A land frozen in time

Its amazing what 14 hours of sleep can do. After two weeks of little sleep and long days in zodiacs filming the Inspire Antarctic Expedition with Robert Swan I am back in Norway.


What a trip. Probably the hardest shoot I have ever had in the Antarctic with very marginal conditions for most of the trip. On our first zodiac excursion we followed some breaching humpbacks into the giant swell of the Drake Passage with huge rolling waves and tonnes of ocean spray. On the second day another cameraman on the trip destroyed his camera on a zodiac ‘cruise’ with the wind gusting up to 50knots and horizontal spray being whipped off the ocean.
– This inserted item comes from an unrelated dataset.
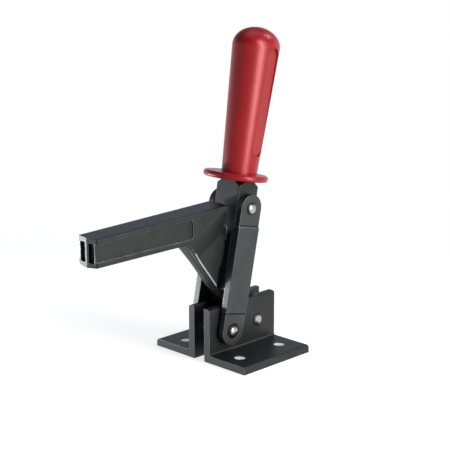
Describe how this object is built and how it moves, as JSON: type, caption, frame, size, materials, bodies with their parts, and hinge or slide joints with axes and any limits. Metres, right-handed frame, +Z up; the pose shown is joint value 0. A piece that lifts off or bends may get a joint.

Thank goodness for spray covers and the gopro I always keep in my top pocket for these type of situations.

Icebergs film well under dark skies where the blues really glow and as we sailed through the Le Maire channel Antarctica revealed her moody side with very tempestuous conditions which feel like they can change at anytime. To me this is the real Antarctic and for many people on the expedition the relentless conditions tested them to their limits. A trip with sunny skies and calm weather robs people of this experience, so give me rough conditions anytime.


My new camera handled very well and delivered fantastic images. I will post a more detailed tech-nerd post in a few days for those who are interested.

The highlight of the trip was when our safety officer Jumper sneaked a zodiac ride for myself and John Luck the photographer to go and hang out with some very inquisitive humpback whales who at one stage were under our boat with giant cream coloured pectoral flippers visible on each side. With the engine turned off we floated for about 15 minutes with the whales diving and surfacing around us often within only 5 meters. Amazing.




Worryingly the Antarctic peninsula gave us a lot of rain this trip. It seems incredible to be in the Antarctic in the rain. Although only anecdotal I have to say that in my early years of visiting the Antarctic we never had any rain. Shane our expedition leader who has been on the peninsula every season for 18 years says he can only remember rain in the last 5 years.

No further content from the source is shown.